Denny assured me they would be happy to cut the trees to the ground. They would even remove the hundreds of pots and plants to a safe area. And, of course, they would grind up all of the leaves, branches, and trunks and rake the area afterward.
They did all that. The crew spent three days carefully trimming all the trees on the property, removing those large trees in the garden, carefully transferring those pots and plants, and cleaning up everything. The white oak, the dogwood – all the trees in the way of the power line were trimmed carefully and sensitively. At the end, they also brought me two truckloads of ground up hardwood chips for mulch.
To be sure, the tree work was nothing like the precise and artful work I had done by an arborist after an ice storm several years ago. Nonetheless, our trees are safer, our power lines are secure, and none of the trees were ruined in the process.

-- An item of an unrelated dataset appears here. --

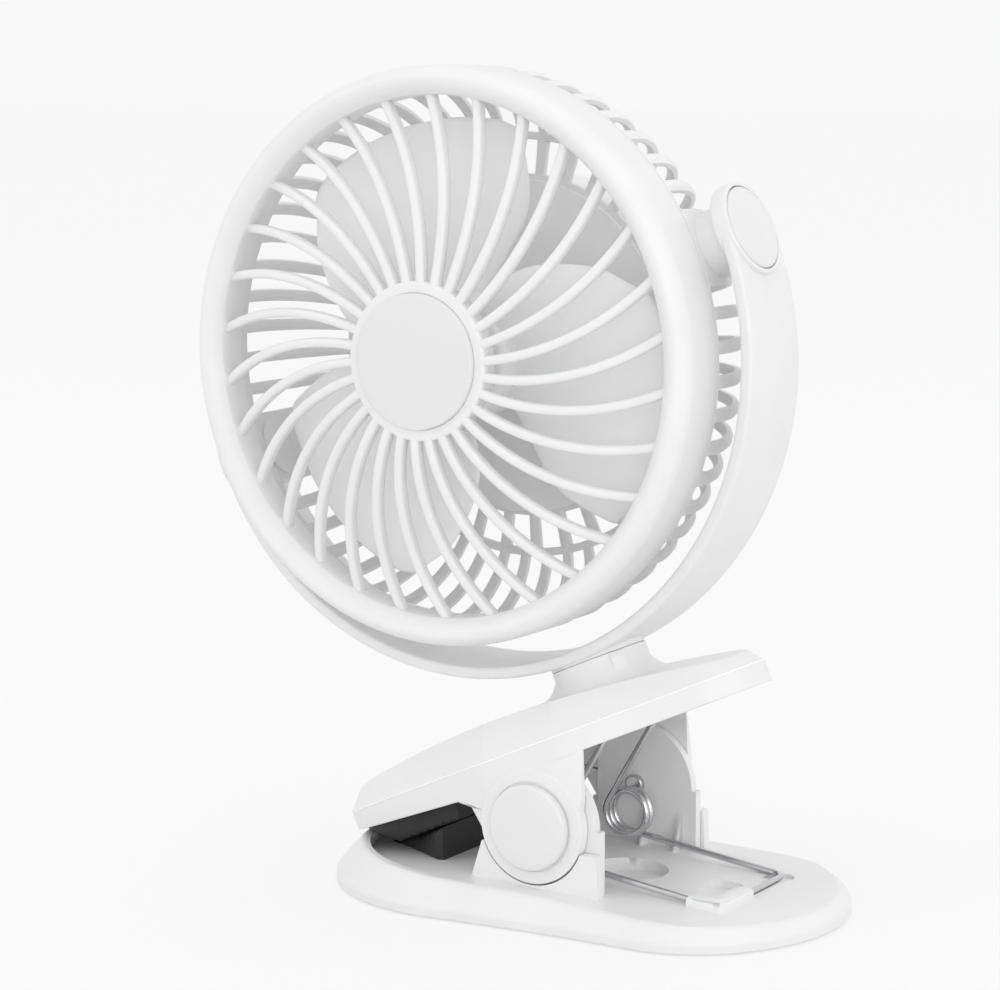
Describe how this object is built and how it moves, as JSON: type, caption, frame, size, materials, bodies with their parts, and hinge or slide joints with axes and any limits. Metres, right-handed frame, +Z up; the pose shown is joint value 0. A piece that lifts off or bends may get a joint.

Our good fortune is due, I am convinced, to our accepting the necessity of the work the power company’s crew are doing. I compare the work done here to the work done on the property along the road, and I am more than pleased with the work they did for me. We welcomed the crew, and they were more open to perform their work in accordance with our preferences, even when it meant a great deal more inconvenience and labor for them.
I’m not sure the same approach would work in a more urban environment. A gardener must do whatever it takes to keep things growing properly, and I find I end up accepting a great deal of compromise just to keep things going. This time, the compromise left me and my garden happy.